The $1 trillion bipartisan infrastructure plan before Congress is inching closer to becoming law. And though the investments in climate change have been scaled back, the bill still includes more than $150 billion to boost clean energy.
Milken Institute Public Finance Program Director Dan Carol tells Yahoo Finance Live that the bill is a good start, but more needs to be done in order to address America’s vast energy infrastructure needs.
“I think it’s a very good down payment on climate. The initial bipartisan framework, there’s some good stuff in there on electric grid and carbon capture and batteries and storage, but it’s good that the Biden administration is taking the two-track approach because there are lots of things that are needed there,” he said.

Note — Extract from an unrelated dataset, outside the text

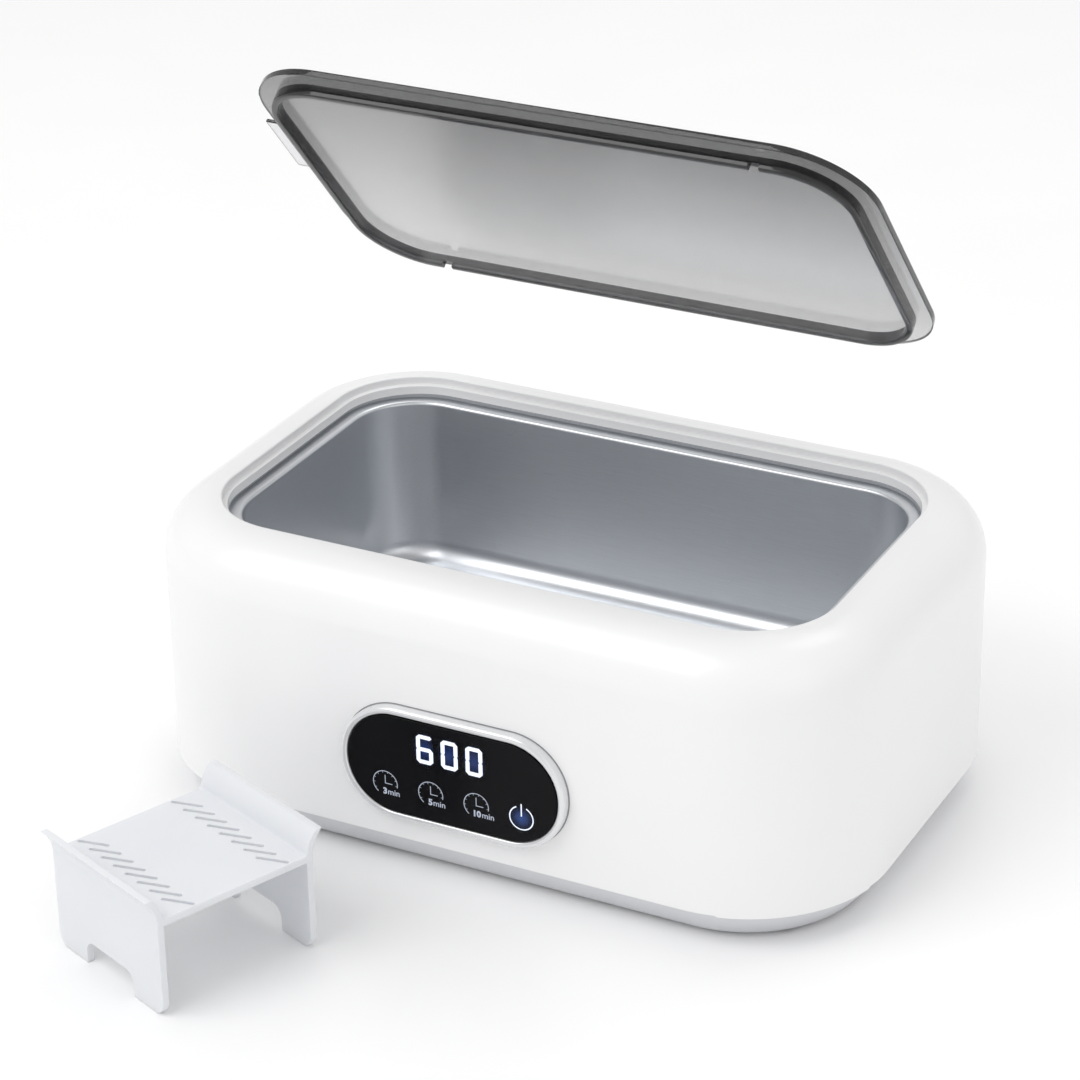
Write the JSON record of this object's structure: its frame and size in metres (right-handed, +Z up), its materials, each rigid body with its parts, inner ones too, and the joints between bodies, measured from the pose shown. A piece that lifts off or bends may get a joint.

Carol notes that $400 billion in tax credits for wind and solar are not in this latest draft of the bill and there are “deep cuts to measures that are still present.”
“The electrification was cut from about $175 billion to about $7 [billion] or 8 billion. For the auto industry, which is planning to invest heavily, over $100 billion in that area to match that with core infrastructure to support the shift to electrification is important. But look … we have a $17 trillion gap by 2050 — that’s $600 billion a year … but 150 billion for 8 years is not quite going to get there. So it’s good that we have a two track approach. So [a] down payment, but more is needed,” he added.
When asked if the cuts made to climate change measures in the bill would act as a tailwind for investors, Carol said, not quite.
“It’s not tailwinds for investors. I would call it a light breeze at this point. I mean, you have an exciting trend where the BlackRock and other institutions are allocating real assets looking for deals, but you know, recent quotes from Larry Fink and others echoing a real problem, which is there’s not that many good deals.”
Carol and the Milken Institute have advocated for a pre-development fund to support deal flow.
“Only the public sector will do the work to … turn it into an investable project. And whether it’s $2 million, $10 million, a $100 million or utility scale, the European investment bank, the Canadian infrastructure bank has been setting aside 5% or more for essentially equity risk capital,” he said.
Carol also notes that Ed Markey (D-MA) recently introduced a $15 billion pre-development investment bill, which he thinks has a good chance to be a good deal starter and pipeline builder for investors to get into this space.
“There’s lots of low costs, debt out there, but equity risk capital to develop these projects. So we’re hoping to have investors lean in more to get the second round of work in this area.”